• EXERCISE AIM
Please print every record below exactly as it appears.

(Scripts that build objects)
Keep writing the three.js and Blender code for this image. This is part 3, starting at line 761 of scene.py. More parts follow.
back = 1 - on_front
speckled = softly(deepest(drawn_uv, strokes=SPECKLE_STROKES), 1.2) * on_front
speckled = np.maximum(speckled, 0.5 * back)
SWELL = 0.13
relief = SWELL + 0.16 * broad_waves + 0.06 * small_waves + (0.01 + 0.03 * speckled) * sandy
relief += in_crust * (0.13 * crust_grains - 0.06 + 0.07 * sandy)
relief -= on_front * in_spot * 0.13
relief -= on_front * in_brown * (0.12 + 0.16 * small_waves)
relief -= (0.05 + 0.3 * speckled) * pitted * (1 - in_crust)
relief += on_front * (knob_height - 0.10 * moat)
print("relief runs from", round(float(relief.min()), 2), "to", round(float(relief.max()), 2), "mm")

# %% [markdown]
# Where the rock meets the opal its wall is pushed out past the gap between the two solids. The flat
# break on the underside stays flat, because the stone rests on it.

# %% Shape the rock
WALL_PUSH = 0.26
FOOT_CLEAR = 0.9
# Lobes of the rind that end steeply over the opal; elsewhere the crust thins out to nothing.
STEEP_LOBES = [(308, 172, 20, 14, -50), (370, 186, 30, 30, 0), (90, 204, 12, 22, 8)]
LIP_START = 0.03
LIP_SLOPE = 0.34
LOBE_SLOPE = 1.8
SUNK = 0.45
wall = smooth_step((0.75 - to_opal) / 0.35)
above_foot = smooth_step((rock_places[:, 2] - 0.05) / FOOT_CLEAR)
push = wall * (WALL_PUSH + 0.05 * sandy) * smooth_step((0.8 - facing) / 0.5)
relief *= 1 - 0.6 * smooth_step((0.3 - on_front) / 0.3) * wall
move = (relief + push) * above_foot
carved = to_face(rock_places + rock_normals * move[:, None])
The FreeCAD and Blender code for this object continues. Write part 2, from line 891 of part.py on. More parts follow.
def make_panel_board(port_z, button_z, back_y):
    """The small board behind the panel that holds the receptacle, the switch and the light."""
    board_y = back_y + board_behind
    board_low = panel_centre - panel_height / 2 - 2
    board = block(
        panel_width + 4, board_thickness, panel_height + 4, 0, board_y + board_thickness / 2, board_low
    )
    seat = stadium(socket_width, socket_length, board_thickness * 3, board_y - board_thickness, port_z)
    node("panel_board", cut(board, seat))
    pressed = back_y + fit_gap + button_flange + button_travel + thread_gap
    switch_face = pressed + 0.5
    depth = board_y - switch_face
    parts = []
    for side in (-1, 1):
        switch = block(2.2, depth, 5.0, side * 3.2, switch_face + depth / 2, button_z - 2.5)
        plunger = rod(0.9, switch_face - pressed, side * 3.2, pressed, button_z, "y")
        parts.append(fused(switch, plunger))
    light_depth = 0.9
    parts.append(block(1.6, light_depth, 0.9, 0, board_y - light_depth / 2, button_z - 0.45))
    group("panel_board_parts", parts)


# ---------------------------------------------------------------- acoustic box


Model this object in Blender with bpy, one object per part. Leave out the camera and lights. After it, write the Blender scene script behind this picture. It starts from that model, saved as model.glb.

• OUTPUT FOR THIS EXERCISE
Keep writing the three.js and Blender code for this image. This is part 3, starting at line 761 of scene.py. More parts follow.
back = 1 - on_front
speckled = softly(deepest(drawn_uv, strokes=SPECKLE_STROKES), 1.2) * on_front
speckled = np.maximum(speckled, 0.5 * back)
SWELL = 0.13
relief = SWELL + 0.16 * broad_waves + 0.06 * small_waves + (0.01 + 0.03 * speckled) * sandy
relief += in_crust * (0.13 * crust_grains - 0.06 + 0.07 * sandy)
relief -= on_front * in_spot * 0.13
relief -= on_front * in_brown * (0.12 + 0.16 * small_waves)
relief -= (0.05 + 0.3 * speckled) * pitted * (1 - in_crust)
relief += on_front * (knob_height - 0.10 * moat)
print("relief runs from", round(float(relief.min()), 2), "to", round(float(relief.max()), 2), "mm")

# %% [markdown]
# Where the rock meets the opal its wall is pushed out past the gap between the two solids. The flat
# break on the underside stays flat, because the stone rests on it.

# %% Shape the rock
WALL_PUSH = 0.26
FOOT_CLEAR = 0.9
# Lobes of the rind that end steeply over the opal; elsewhere the crust thins out to nothing.
STEEP_LOBES = [(308, 172, 20, 14, -50), (370, 186, 30, 30, 0), (90, 204, 12, 22, 8)]
LIP_START = 0.03
LIP_SLOPE = 0.34
LOBE_SLOPE = 1.8
SUNK = 0.45
wall = smooth_step((0.75 - to_opal) / 0.35)
above_foot = smooth_step((rock_places[:, 2] - 0.05) / FOOT_CLEAR)
push = wall * (WALL_PUSH + 0.05 * sandy) * smooth_step((0.8 - facing) / 0.5)
relief *= 1 - 0.6 * smooth_step((0.3 - on_front) / 0.3) * wall
move = (relief + push) * above_foot
carved = to_face(rock_places + rock_normals * move[:, None])
The FreeCAD and Blender code for this object continues. Write part 2, from line 891 of part.py on. More parts follow.
def make_panel_board(port_z, button_z, back_y):
    """The small board behind the panel that holds the receptacle, the switch and the light."""
    board_y = back_y + board_behind
    board_low = panel_centre - panel_height / 2 - 2
    board = block(
        panel_width + 4, board_thickness, panel_height + 4, 0, board_y + board_thickness / 2, board_low
    )
    seat = stadium(socket_width, socket_length, board_thickness * 3, board_y - board_thickness, port_z)
    node("panel_board", cut(board, seat))
    pressed = back_y + fit_gap + button_flange + button_travel + thread_gap
    switch_face = pressed + 0.5
    depth = board_y - switch_face
    parts = []
    for side in (-1, 1):
        switch = block(2.2, depth, 5.0, side * 3.2, switch_face + depth / 2, button_z - 2.5)
        plunger = rod(0.9, switch_face - pressed, side * 3.2, pressed, button_z, "y")
        parts.append(fused(switch, plunger))
    light_depth = 0.9
    parts.append(block(1.6, light_depth, 0.9, 0, board_y - light_depth / 2, button_z - 0.45))
    group("panel_board_parts", parts)


# ---------------------------------------------------------------- acoustic box


Model this object in Blender with bpy, one object per part. Leave out the camera and lights. After it, write the Blender scene script behind this picture. It starts from that model, saved as model.glb.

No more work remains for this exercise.